Another quality was his open arms to contention from students who made a mecca of his office. He embraced it. He loved to exchange ideas. I recall Femi Macaulay, a classmate and member of editorial board and columnist, had told me when the idea of art for art’s sake was being discussed in the department. Macaulay said he asked Williams about it, and the teacher wondered like a playful cynic, “You mean the demonology of language?”

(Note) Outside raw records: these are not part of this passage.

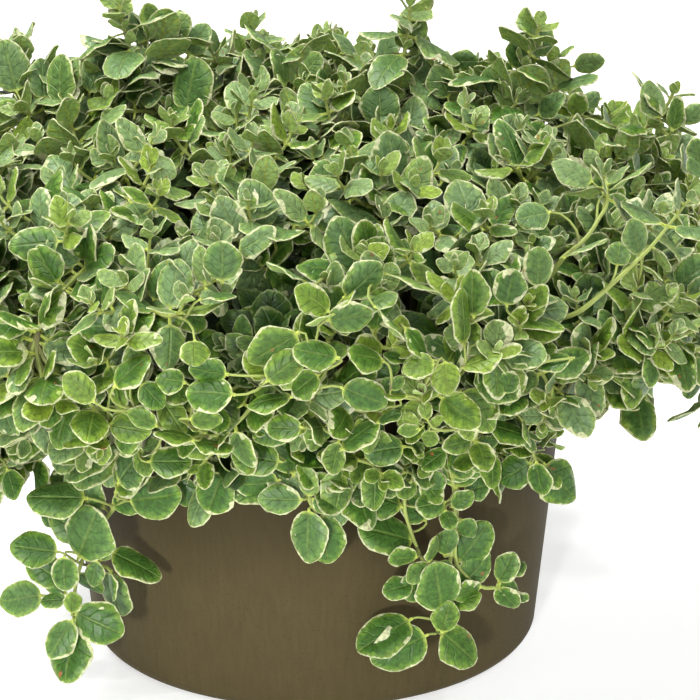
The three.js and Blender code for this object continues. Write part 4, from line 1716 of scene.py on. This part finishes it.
@dataclass(frozen=True)
class Spread:
    """A value that differs from leaf to leaf.

    Attributes:
        middle: Its middle on the youngest leaf.
        by: How far its least and its most are apart.
        with_age: What age adds to it.
    """

    middle: float
    by: float
    with_age: float = 0.0

    def at(self, draw: float, age: float = 0.0) -> float:
        """The value for a draw from -0.5 to 0.5 and an age from nought to one."""
        return self.middle + self.with_age * age + self.by * draw


@dataclass
class ShootHabit:
    """How the leaves of a shoot are spaced, sized and held, from its tip down.

    The first four rows have a value for each pair of leaves, in millimetres, in radians, and from
    nought (young) to one (old).  The axil's values are those of the small leaves between a large one
    and its stalk, and the placed values are those of the leaves that are set out one by one.
    """

    spacing: tuple = (0.6, 3.0, 7.4, 13.4, 20.6, 28.6, 37.0, 45.5, 54.0, 62.5, 71.0, 79.5)
    lengths: tuple = (5.0, 9.0, 13.5, 17.0, 19.0, 18.5, 17.5, 17.0, 16.5, 16.5, 16.0, 16.0)
    lifts: tuple = (1.1, 0.7, 0.4, 0.18, 0.02, -0.08, -0.12, -0.15, -0.15, -0.15, -0.15, -0.15)
    ages: tuple = (0.0, 0.12, 0.32, 0.55, 0.75, 0.9, 1.0, 1.0, 1.0, 1.0, 1.0, 1.0)
    length_spread: float = 0.3
    lift_spread: float = 0.7
    turn_spread: float = 0.6
    roll_spread: float = 0.9
    light_pull: float = 0.3
    light_share: float = 0.75
    light_low: float = 0.6
    light_high: float = 2.6
    light_levels: tuple = (92 * MM, 140 * MM)
    light_out_at: float = 110 * MM
    light_most_out: float = 1.1
    spacing_steady: float = 0.6
    detail_over: float = 12 * MM
    axil_from: int = 3
    axil_length: float = 6.5 * MM
    axil_length_spread: float = 0.7
    axil_aside: float = 0.9
    axil_above: float = 1.5 * MM
    axil_lift: float = 0.75
    axil_age: float = 0.2
    breadth: Spread = Spread(0.75, 0.26)
    petiole: Spread = Spread(0.06, 0.04, 0.14)
    widest: Spread = Spread(0.42, 0.10)
    bend: Spread = Spread(-0.1, 0.9, 0.75)
    fold: Spread = Spread(0.14, 0.5, -0.12)
    twist: Spread = Spread(0.0, 0.6)
    age_spread: float = 0.3
    hue_spread: float = 0.9
    full_breadth: float = 0.66
    longest: float = 21 * MM
    placed_roll: float = 0.2
    placed_petiole: Spread = Spread(0.03, 0.0, 0.04)
    placed_fullness: float = 1.14
    placed_widest: Spread = Spread(0.45, 0.08)
    placed_bend: Spread = Spread(0.25, 0.5)
    placed_fold: Spread = Spread(0.12, 0.3)
    placed_twist: Spread = Spread(0.0, 0.4)
    placed_hue: float = 0.5

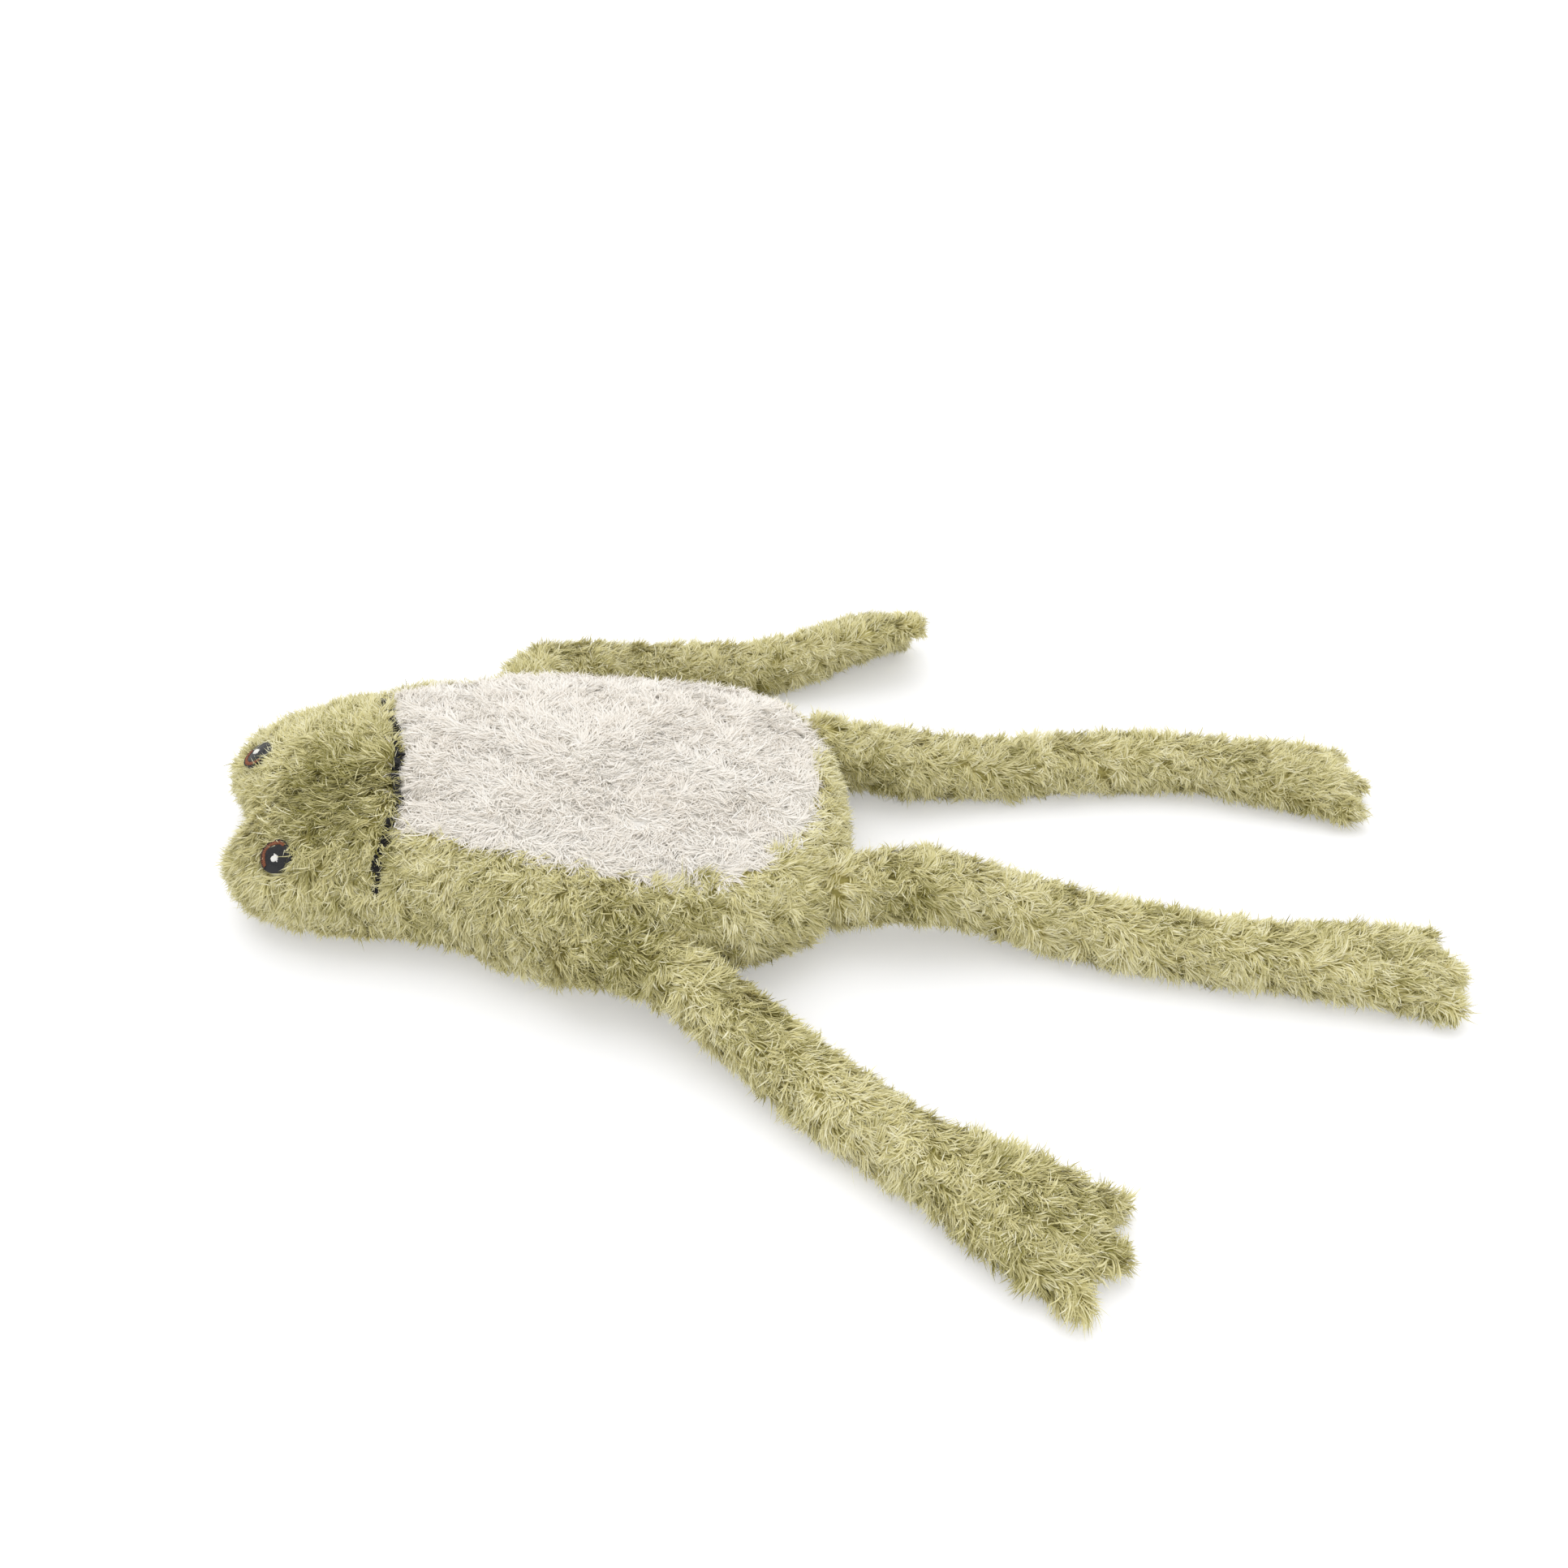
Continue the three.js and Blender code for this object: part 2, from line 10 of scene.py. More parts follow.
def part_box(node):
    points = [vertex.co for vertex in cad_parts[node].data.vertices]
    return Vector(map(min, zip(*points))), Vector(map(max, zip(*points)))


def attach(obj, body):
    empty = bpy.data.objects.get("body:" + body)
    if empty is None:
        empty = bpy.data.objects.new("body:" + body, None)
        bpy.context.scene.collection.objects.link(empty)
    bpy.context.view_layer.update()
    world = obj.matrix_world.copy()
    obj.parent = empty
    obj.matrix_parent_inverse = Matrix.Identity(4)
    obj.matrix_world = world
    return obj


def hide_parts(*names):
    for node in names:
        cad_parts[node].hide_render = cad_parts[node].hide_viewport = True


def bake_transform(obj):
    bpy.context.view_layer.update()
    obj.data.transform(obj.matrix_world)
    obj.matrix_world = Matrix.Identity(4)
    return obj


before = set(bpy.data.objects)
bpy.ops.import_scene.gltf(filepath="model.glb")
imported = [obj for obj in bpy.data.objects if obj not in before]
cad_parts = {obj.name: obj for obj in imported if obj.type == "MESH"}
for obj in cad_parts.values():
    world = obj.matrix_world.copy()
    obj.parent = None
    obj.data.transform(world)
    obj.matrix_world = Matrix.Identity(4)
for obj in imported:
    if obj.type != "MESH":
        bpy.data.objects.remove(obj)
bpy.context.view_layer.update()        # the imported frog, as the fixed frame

bpy.ops.object.select_all(action="DESELECT")
scene = bpy.context.scene
mm = 0.001

# The camera stands low over the frog's right side and looks down along +Y.
photoView = {
    "place": (103.6, -420.7, 420),   # mm
    "lookDown": 42,                  # degrees under the horizon
    "focalPixels": 1630,             # of the photograph's 1932
    "framePixels": 1932,
    "filmWidth": 36,
}
bpy.ops.object.camera_add(
    location=[v * mm for v in photoView["place"]],
    rotation=(math.radians(90 - photoView["lookDown"]), 0, 0),
)
camera = bpy.context.object
camera.data.sensor_width = photoView["filmWidth"]
camera.data.lens = photoView["filmWidth"] * photoView["focalPixels"] / photoView["framePixels"]
camera.data.clip_start = 0.01
scene.camera = camera
print("camera placed")


def toLinear(colour):
    parts = [int(colour[i:i + 2], 16) / 255 for i in (1, 3, 5)]
    return [p / 12.92 if p <= 0.04045 else ((p + 0.055) / 1.055) ** 2.4 for p in parts] + [1]


def addNode(material, kind, settings=None, links=None):
    node = material.node_tree.nodes.new("ShaderNode" + kind)
    for name, value in (settings or {}).items():
        if isinstance(name, str) and hasattr(node, name):
            setattr(node, name, value)
        else:
            node.inputs[name].default_value = value
    for socket, source in (links or {}).items():
        material.node_tree.links.new(source, node.inputs[socket])
    return node


def newMaterial(name):
    material = bpy.data.materials.new(name)
    material.use_nodes = True
    material.node_tree.nodes.clear()
    return material


def setRamp(node, stops):
    ramp = node.color_ramp
    ramp.elements.remove(ramp.elements[-1])
    for place, colour in stops:
        ramp.elements.new(place).color = toLinear(colour)
    ramp.elements.remove(ramp.elements[0])


# Cloth, felt or thread: a fine texture tints it and stands up from it, by a share and a height in mm.
def clothLike(name, texture, pattern, stops, relief, finish):
    material = newMaterial(name)
    place = addNode(material, "TexCoord")
    grain = addNode(material, texture, pattern, {"Vector": place.outputs["Object"]})
    tint = addNode(material, "ValToRGB", links={"Fac": grain.outputs["Fac"]})
    setRamp(tint, stops)
    share, height = relief
    raised = addNode(material, "Bump", {"Strength": share, "Distance": height * mm}, {
        "Height": grain.outputs["Fac"],
    })
    surface = addNode(material, "BsdfPrincipled", finish, {
        "Base Color": tint.outputs["Color"], "Normal": raised.outputs["Normal"],
    })
    addNode(material, "OutputMaterial", links={"Surface": surface.outputs["BSDF"]})
    return material


def pick(*objects):
    bpy.ops.object.select_all(action="DESELECT")
    for o in objects:
        o.select_set(True)
    bpy.context.view_layer.objects.active = objects[0]


def inEditMode(o, *steps):
    pick(o)
    bpy.ops.object.mode_set(mode="EDIT")
    bpy.ops.mesh.select_all(action="SELECT")
    for step in steps:
        step()
    bpy.ops.object.mode_set(mode="OBJECT")


def finishWith(o, kind, **settings):
    pick(o)
    modifier = o.modifiers.new(kind.title(), kind)
    for name, value in settings.items():
        setattr(modifier, name, value)
    bpy.ops.object.modifier_apply(modifier=modifier.name)


def pointsOf(o):
    found = np.empty(len(o.data.vertices) * 3)
    o.data.vertices.foreach_get("co", found)
    return found.reshape(-1, 3)


def movePoints(o, points):
    o.data.vertices.foreach_set("co", points.astype(np.float32).ravel())
    o.data.update()


def normalsOf(o):
    found = np.empty(len(o.data.vertices) * 3)
    o.data.vertex_normals.foreach_get("vector", found)
    return found.reshape(-1, 3)


def unit(v):
    return v / np.maximum(np.linalg.norm(v, axis=-1, keepdims=True), 1e-9)


def ease(x, low, high):
    t = np.clip((x - low) / (high - low), 0, 1)
    return t * t * (3 - 2 * t)


# A smooth unevenness over a surface, about as large as 1, with humps of a size in mm.
def waves(points, size, seed, count=7):
    rng = np.random.default_rng(seed)
    total = np.zeros(len(points))
    for _ in range(count):
        way = rng.normal(size=3)
        way *= 2 * math.pi / (size * mm * rng.uniform(0.7, 1.6)) / np.linalg.norm(way)
        total += np.sin(points @ way + rng.uniform(0, 2 * math.pi))
    return total / math.sqrt(count / 2)


def duplicate(o, name):
    twin = o.copy()
    twin.data = o.data.copy()
    twin.name = name
    scene.collection.objects.link(twin)
    return twin


def surfaceOf(o):
    return BVHTree.FromPolygons([v.co for v in o.data.vertices], [tuple(p.vertices) for p in o.data.polygons])


def distancesTo(surface, points):
    return np.array([surface.find_nearest(p)[3] for p in points])


def treeOf(points):
    tree = KDTree(len(points))
    for i, p in enumerate(points):
        tree.insert(p, i)
    tree.balance()
    return tree


# From each point to the nearest one of a tree, in mm.
def nearestIn(tree, points):
    return np.array([tree.find(p)[2] for p in points]) / mm


# Whether each point lies inside a closed surface: a line up from it leaves through an odd number of walls.
def insideOf(surface, points):
    up, found = Vector((0.05, 0.08, 1)).normalized(), []
    for p in points:
        walls, at = 0, Vector(p)
        while at is not None:
            at = surface.ray_cast(at + up * 1e-6, up)[0]
            walls += at is not None
        found.append(walls % 2 == 1)
    return np.array(found, bool)


# Sewn and stuffed forms: each starts from its solids, under the pile's level, and is blown up by its filling.
softForm = {
    "voxel": 2.4,       # mm
    "under": 1.6,       # from the pile's dense level down to the cover
    "cap": 1.4,         # the most that the filling swells it
    "pressure": 4,
    "frames": 20,
    "packed": 2.2,      # cover and the foot of its pile, over the filling
}


def copiesOf(nodes, name):
    copies = []
    for node in nodes:
        o = duplicate(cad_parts[node], name)
        o.parent = None
        for key in list(o.keys()):
            del o[key]
        copies.append(o)
    pick(*copies)
    if len(copies) > 1:
        bpy.ops.object.join()
    o = bpy.context.object
    o.name = name
    o.data.materials.clear()
    inEditMode(o, lambda: bpy.ops.mesh.remove_doubles(threshold=0.01 * mm))
    return o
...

Just as his irreverence sparked in the department seminar, he brought that virtue to the national stage. The Guardian newspaper was the intellectual war house of the early 1980’s, and everyone praised it as the liberal paper of the age. Then Williams wrote a piece, “The Guardian and the State of the Nation.” Hell hugged ideas. He ripped apart the pharisaic snarl of the paper and its self-important writers. It was deluding itself as a liberal paper in a military era while appropriating the glories of the open society. He had placed his fingers on the tiger’s ears. Tomes of responses and apoplexy from around the academia and columnists stormed the Op-ed pages of the newspaper. Those famished for debate fed on the ferment of the hour.
The great Stanley Macebuh stood out in the crowd of responders. Always cerebral and hardly miffed, you could see through the ruffled pundit in his counterstrike titled: “The Open Society and its Enemies.” It was an evocation of Karl Popper. Williams who had acted as though unaware, like a tiger in repose, of the rumpus he wrought, could not avoid Macebuh. He put paid to all controversy with another cheeky output. He growled with a piece that evoked another giant of liberal ideas who had just died. He titled it: “Raymond Aron: 1905-1983.”
The great Dele Giwa snatched him as a columnist, where he thundered every other week. During the June 12 imbroglio, he was at the barricades in Tempo magazine while the streets burned.
He has kept firing since, and he does that in this paper to applause. When he sits at our editorial board, we still see his sparks of rigour, art and humour. As a young septuagenarian, he will do well to occasionally go to the classroom, and wake up the lethargic generation of today. I wish him a great 70th.